Ueno Park is icon and synonymous with Tokyo, especially during the cherry blossom season when the park fills up with locals and tourists alike drawn there to see the cherry blossom in full bloom. Visiting the Ueno area during the cherry blossoms is incredible, but it will be extremely crowded and hotels will be busy and much more expensive.
Outside of the spring season Ueno is still a very attractive area to base yourself in the city. Away from the madness of Shinjuku, Ueno is a quieter park of the city, but with great metro connections you will be able to get anywhere you want to go within half an hour. Accommodation further away from the station is cheaper, but if you are prepared to pay some more, hotels closer to the metro will be more convenient.
What it lacks in huge malls and high end shopping, Asakusa makes up for in tons of history. A slice of Tokyo of the past, kitch smaller eateries and an atmosphere closer to Kyoto than Tokyo makes Asakusa an enchanting area to stay in. Traditionally a red light district, today the area is centred around the very popular Senso-ji temple, which attracts hordes of domestic and international tourists – it’s easy to explore and a great place to base yourself in the Japanese metropolis.

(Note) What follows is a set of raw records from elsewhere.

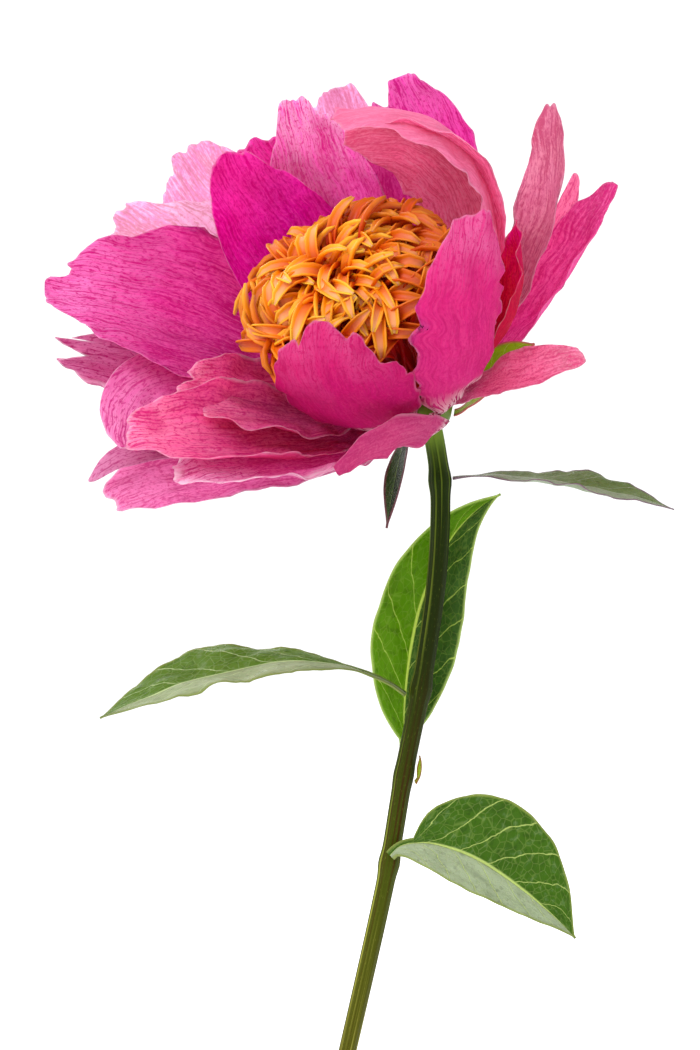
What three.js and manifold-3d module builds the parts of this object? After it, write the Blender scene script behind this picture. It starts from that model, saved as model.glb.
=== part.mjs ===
// A single-whorled peony standing in a narrow-necked bud vase.
// Millimetres, +Z up, +X to the right and +Y away from the viewer.
// The origin is the middle of the vase's flat base.

import * as THREE from 'three';
import Module from 'manifold-3d';
import { mergeVertices } from 'three/addons/utils/BufferGeometryUtils.js';

// ---------------------------------------------------------------- driving dimensions

const GAP = 0.3;                // clearance between pieces that touch

// the bottle-shaped vase
const VASE_HEIGHT = 130;
const VASE_WALL = 2.7;
const VASE_FLOOR = 6;           // thickness of the base
const FOOT_RADIUS = 27;
const BELLY_RADIUS = 34.5;
const BELLY_HEIGHT = 38;
const NECK_RADIUS = 10.8;
const NECK_HEIGHT = 114;
const LIP_RADIUS = 12;
const VASE_SIDES = 32;
const WATER_LEVEL = 86;

// the stem: centre line from its cut end to the flower, and its radius at both ends
const STEM_PATH = [
  [-22, 0, 6.8], [-7.4, 0, 70], [9, 0, 141], [16.6, 0, 175], [18.8, 0, 186], [22.4, 0.5, 208],
  [26.7, 1, 230], [30.2, 3, 253], [31.5, 5, 268], [31.6, 6.5, 282], [30.6, 7, 290], [29, 5.4, 298],
];
const STEM_RADIUS = [2.1, 2.6];
const NODES = [[186, 0.45], [208, 0.25], [230, 0.5], [282, 0.5]];  // height and swelling of each leaf joint
const NODE_REACH = 2.6;         // how far a joint's swelling reaches up and down
const STEM_SIDES = 10;
const STEM_RINGS = 44;

// the flower: its heart, and the way that it leans to the left and out towards the viewer
const HEART = [25.5, 0, 304];
const LEAN_LEFT = 33;           // degrees
const LEAN_FRONT = 40;          // degrees

// petals grow in five rings down the receptacle, the innermost first
const RING_RADIUS = [9.5, 9.5, 9.2, 8.6, 7.8];
const RING_HEIGHT = [2, 0, -2, -4, -6];
const RING_OPENING = [60, 66, 72, 78, 84];  // degrees between a petal's foot and the flower's axis
const PETAL_REACH = 20;         // length of the stretch that holds that opening
const PETAL_THICKNESS = 0.6;

// the boss of narrow golden staminodes
const STAMINODE_COUNT = 88;
const STAMINODE_WIDTH = 4;
const STAMINODE_THICKNESS = 1.2;
const BOSS_FOOT = 4.3;          // height of its foot above the heart, along the axis
const BOSS_RADIUS = 29.5;
const BOSS_HEIGHT = 52;
const BOSS_DROOP = 8;           // how much lower the outer tips are than the middle ones
const BOSS_SEED = 11;

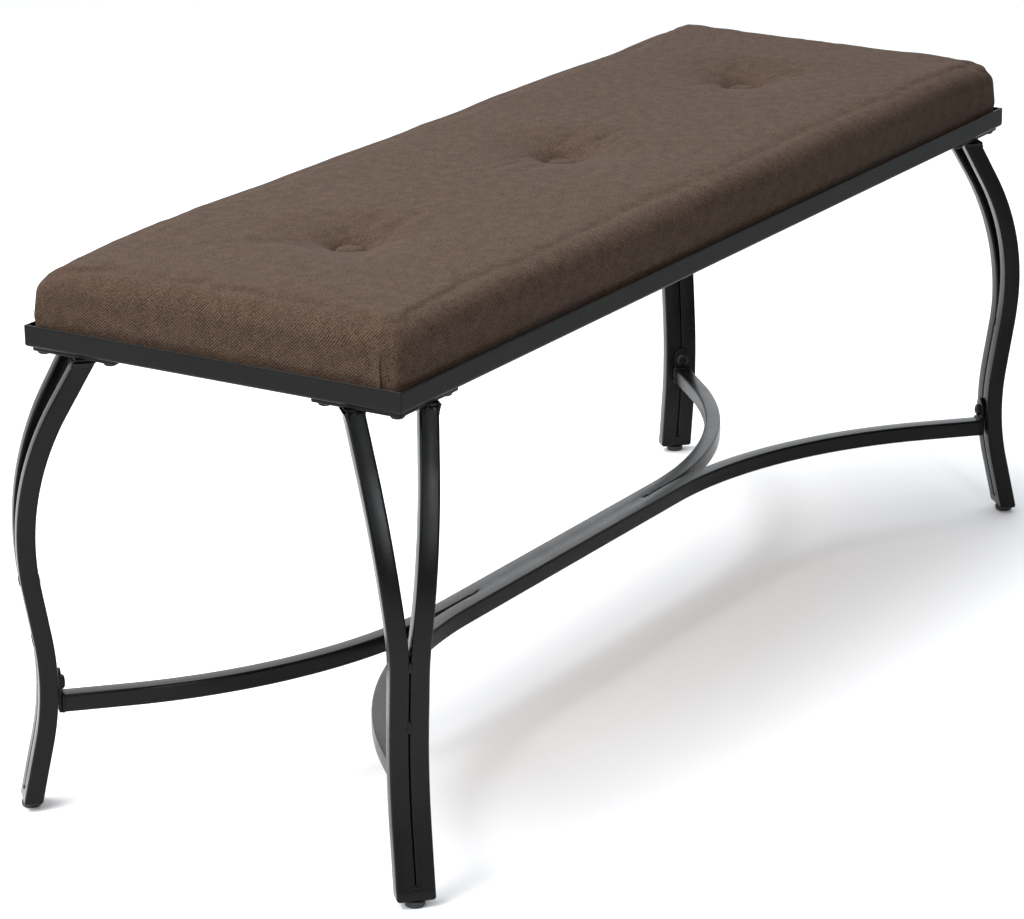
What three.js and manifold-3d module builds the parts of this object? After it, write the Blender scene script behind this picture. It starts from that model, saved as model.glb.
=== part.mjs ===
// An upholstered entryway bench: a buttoned seat pad sits in a rim of angle steel, on four legs that are
// each a pair of bent square tubes, tied together by two bowed stretchers that meet along the middle.
// Millimetres, +Z up. The origin is on the floor under the middle of the bench, +X runs along the bench
// and -Y is its front.

import * as THREE from 'three';
import * as BufferGeometryUtils from 'three/addons/utils/BufferGeometryUtils.js';
import Module from 'manifold-3d';

const wasm = await Module();
wasm.setup();

// Driving dimensions.

const gap = 0.3; // between pieces that touch on the real bench
const holeSides = 8; // the sides of a bolt's shank and of its hole, whose corners are further out
const overshoot = 1; // how far a cutter runs past the face it cuts

const rim = {
  length: 1016, depth: 345, top: 397, height: 17.5, flange: 20, wall: 2, bend: 2.8,
};
rim.bottom = rim.top - rim.height;

const tube = { side: 15, corner: 1.6, wall: 1.2 };
const pairHalf = tube.side / 2 + gap / 2; // from a leg's middle plane to the middle of either tube

const plate = { inset: 3.5, reach: 83, tip: 20, thickness: 3 };
plate.top = rim.bottom - gap;
plate.bottom = plate.top - plate.thickness;

const bolt = { shank: 3, hole: 3.5, headRadius: 5.5, headHeight: 2.8, inset: 10.5, reach: 74 };

// A leg leans in from the foot, bends back out at the knee, and bends in again under the seat.
const leg = {
  footOffset: 14.9, // how far the leg's middle line meets the floor outside the rim's corner
  footLean: 12.7, // degrees
  footRun: 57,
  kneeRadius: 240,
  kneeTurn: 21.6,
  middleRun: 42,
  shoulderRadius: 233,
  shoulderTurn: 37.8,
  topRun: 75,
  steps: 16,
  splitHeight: 199, // where the two tubes part
  splitBlend: 18, // the parting bend runs this far above and below it
  splitSlope: 0.1155,
};
leg.top = plate.bottom - gap;

const glide = { radius: 8, height: 5, edge: 2.4, stud: 3, studHole: 3.6, studLength: 17 };
const cap = { bottom: glide.height + gap, thickness: 2.7, corner: 2.2 };
leg.bottom = cap.bottom + cap.thickness + gap;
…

Outside of the temples, the Nakamise shopping street leading up to them has been selling snacks and souvenirs to visitors for centuries and is a great spot to snap some pictures of the quirky sites around you. Because of its history as an entertainment district many geisha can be seen walking around the streets in Asakusa – although probably not strictly ‘real’ geisha, the costumes along with the man-powered rickshaws add to the authentic atmosphere of the area. Asakusa is also the perfect place to buy kimonos, and reasonably priced vintage kimonos are on sale around the temple.
As always, in Japan great food and drink is not far away, Asakusa Kagetsudo bakery has been serving delicious melonpan to hungry customers since 1945 and is not to be missed; tempura is also popular traditional food in the area, along with restaurants serving unagi (grilled eel) which have a history dating back over one hundred years.